Regardless of how many people used the 250,000 color-coded passes, or else strained for a glimpse from outside the ticketed zone, the ceremony itself hewed extraordinarily closely to modern custom and unfolded almost exactly as orchestrated.

And that, in all but a few subtle ways, was how it’s been done since Ronald Reagan decided it would make better symbolism, and better television, to become the 40th president with his eyes looking to the west, the better to see the whole nation and also the monuments to his most revered predecessors.

Inaugurations before that had been on the East Front, which is now the locale for a different visually rich illustration of the transfer of power: The new and past presidents proceed from the oath-taking to a hulking Marine helicopter at the foot of the Capitol steps, and after firm handshakes, the former president wordlessly departs in a whirl of noise and rotor backdraft.

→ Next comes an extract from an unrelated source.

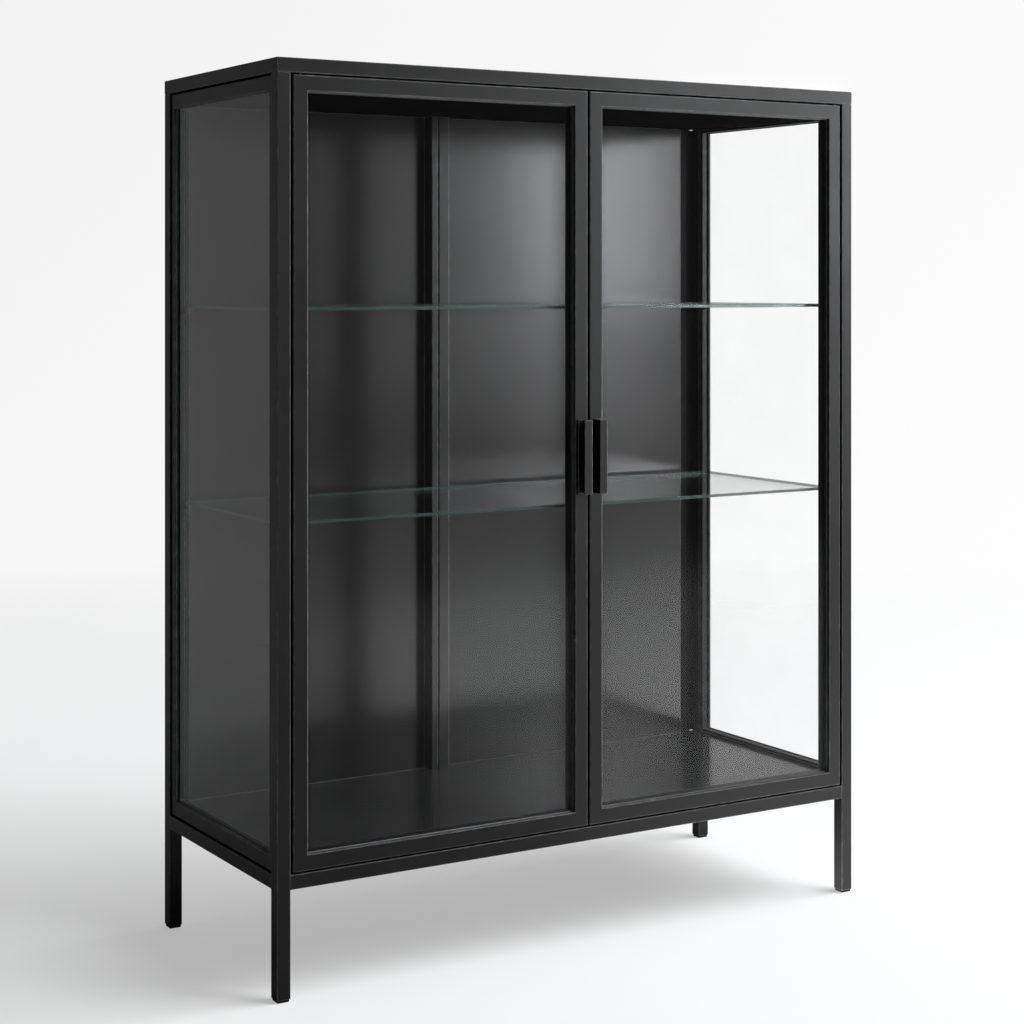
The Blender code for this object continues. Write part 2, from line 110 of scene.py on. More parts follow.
# Noises: features to the metre, detail, roughness. The values in the band, or in the narrower
# core, are stretched over what the noise drives.
GRAIN = (1400.0, 1.0, 0.5)
PEEL = (190.0, 2.0, 0.5)
CLOUD = (5.0, 4.0, 0.6)
DUST = (GRAIN[0] / 3, 3.0, 0.7)
EDGE_WEAR_AND_HIGHLIGHT_PATCHES = (60.0, 4.0, 0.7)
BLOOM = (40.0, 4.0, 0.7)
DULL_PATCHES = (120.0, 3.0, 0.6)
SMEARS = (9.0, 4.0, 0.6)
RIPPLE = (420.0, 2.0, 0.5)
EDGE_TONE = (35.0, 3.0, 0.5)
FLOOR_MOTTLE = (3.0, 3.0, 0.5)
NOISE_BAND = (0.3, 0.7)
NOISE_CORE = (0.35, 0.65)

# Coatings: colour, roughness and gloss of each.
FRAME_BLACK = (0.0105, 0.0105, 0.0110)
SHEET_BLACK = (0.024, 0.024, 0.025)
FLOOR_SHEET_BLACK = (0.032, 0.032, 0.033)
# The ceiling pan is the same sheet as the other pans: its near-black, glossless copy of the coat is
# painted shade for its shaded underside.
CEILING_PAINTED_SHADE = (0.003, 0.003, 0.003)
# Pale colour along every edge: partly wear, partly a painted highlight where the rounded edges would
# catch the light.
EDGE_WEAR_AND_HIGHLIGHT = (0.75, 0.75, 0.76)
FRAME_ROUGHNESS = 0.40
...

And then the newcomer heads to an ornate room just off the Senate floor to sign papers formally nominating his Cabinet — the only obligatory business on a day of ritualized prayer services, congressional leadership lunches, motorcades, parade-reviewing stands and inaugural balls that sooner or later starts falling behind schedule.

And so it was a remarkable moment of unplanned precision when Trump completed reciting the oath making him the 45th president of the United States within a few seconds of high noon — the moment when the Constitution decreed the tenure of the 44th president came to an end. (The timeline from the Joint Committee on Inaugural Ceremonies had the Marine Band striking up “Hail to the Chief” for the new president at 11:48 a.m.)

But no amount of planning could have choreographed the clouds, which unleashed the day’s most sustained rain showers just as Trump began his 16-minute speech. “A sign of God’s blessing,” the Rev. Franklin Graham declared in his benediction, echoing the message of so many preachers on so many sodden wedding days.